Kedua, soal penetapan Hari Kartini sebagai simbol emansipasi perempuan. Kalau kemudian kita ingin menggugatnya, lantas setelah itu apa? Misalnya pemerintah atas desakan masyarakat mencabut keputusan Bung Karno soal Hari Kartini.
Lalu siapa tokoh perempuan yang akan diangkat? Tanggal lahir siapa yang akan dijadikan sebagai pengganti Hari Kartini? Misalnya yang dijadikan pengganti Hari Kartini adalah Rohana Kudus dari Sumatera Barat. Bagaimana dengan tokoh perempuan lainnya? Apakah nanti tidak akan digugat lagi oleh pihak yang merasa tak puas?
Solusi yang Adil
Ada solusi yang cukup adil. Agar semua tokoh perempuan terwadahi, maka peringatan emansipasi wanita jangan menggunakan nama satu tokoh. Namun buat saja misalnya Hari Emansipasi Perempuan Indonesia. Tapi pertanyaan kembali muncul, lantas bagaimana menentukan tanggalnya? Mau tanggal lahir siapa yang dipakai?
Pada akhirnya saya cenderung berpendapat agar tidak perlu menggugat eksistensi Hari Kartini. Biarlah sosok Kartini yang beruntung menjadi simbol emansipasi perempuan karena memang rezim pada waktu itu berpihak pada beliau.
Namun bukan berarti tanpa catatan. Momentum hari Kartini harus jadi momentum untuk menjadi hari seluruh tokoh perempuan yang ada di Indonesia sesuai dengan kiprahnya masing-masing. Antara satu tokoh dengan yang lainnya biarlah saling melengkapi, tidak perlu menjadi rival karena ini bukan kompetisi.

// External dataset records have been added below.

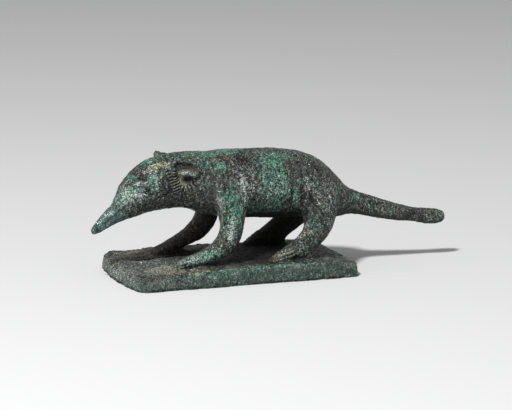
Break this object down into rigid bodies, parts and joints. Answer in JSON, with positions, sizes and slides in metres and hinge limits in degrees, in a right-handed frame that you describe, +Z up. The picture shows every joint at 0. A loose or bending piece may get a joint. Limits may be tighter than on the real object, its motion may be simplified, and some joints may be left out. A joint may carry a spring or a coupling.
{
  "type": "shrew figure",
  "caption": "Cast bronze figure of a shrew walking low on a thin rectangular plinth, with a long snout, cup ears and a thick straight tail, under a mottled green patina.",
  "frame": {"origin": "centre of the plinth's rectangular underside", "axes": "+X from the snout to the tail, along the animal; +Y to the animal's right; +Z up, from the plinth to the back"},
  "size_m": [0.0926, 0.0336, 0.0305],
  "materials": {
    "patinated_bronze": "old bronze, dark brown to black under a mottled malachite green and teal patina, finely pitted, half gloss"
  },
  "bodies": {
    "root": {"shrew_figure": "patinated_bronze"}
  },
  "joints": []
}
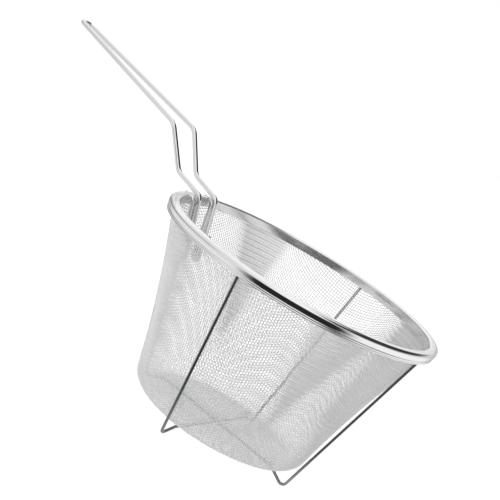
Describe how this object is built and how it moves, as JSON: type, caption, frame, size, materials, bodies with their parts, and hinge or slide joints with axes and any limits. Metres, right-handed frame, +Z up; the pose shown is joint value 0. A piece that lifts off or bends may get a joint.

Yang paling penting adalah substansi dari kiprah tokoh-tokoh tersebut. Baik Kartini, Nyai Siti Walidah, Dewi Sartika, Rohana Kudus, Rahmah El Yunusiyah, Cut Nyak Din dan tokoh lainnya yang mungkin belum terekspose mereka semua perempuan hebat.
Mereka adalah bukti bahwa perempuan sejak dahulu tidak hanya berkiprah di ruang domestik, namun sudah aktif berjuang di ranah publik. Karena mereka semua hebat, maka hendaknya kita tidak perlu membanding-bandingkan mereka satu sama lain. Karena perempuan tidak suka dibanding-bandingkan.
Setiap tokoh perempuan punya hak yang sama untuk disosialisasikan kepada masyarakat. Misalnya dicantumkan di buku pelajaran sekolah. Inisiatif sosialisasi tokoh tersebut secara mandiri juga bisa dilakukan. Misalnya pembuatan film Nyai Siti Walidah. Hal tersebut patut kita apresiasi.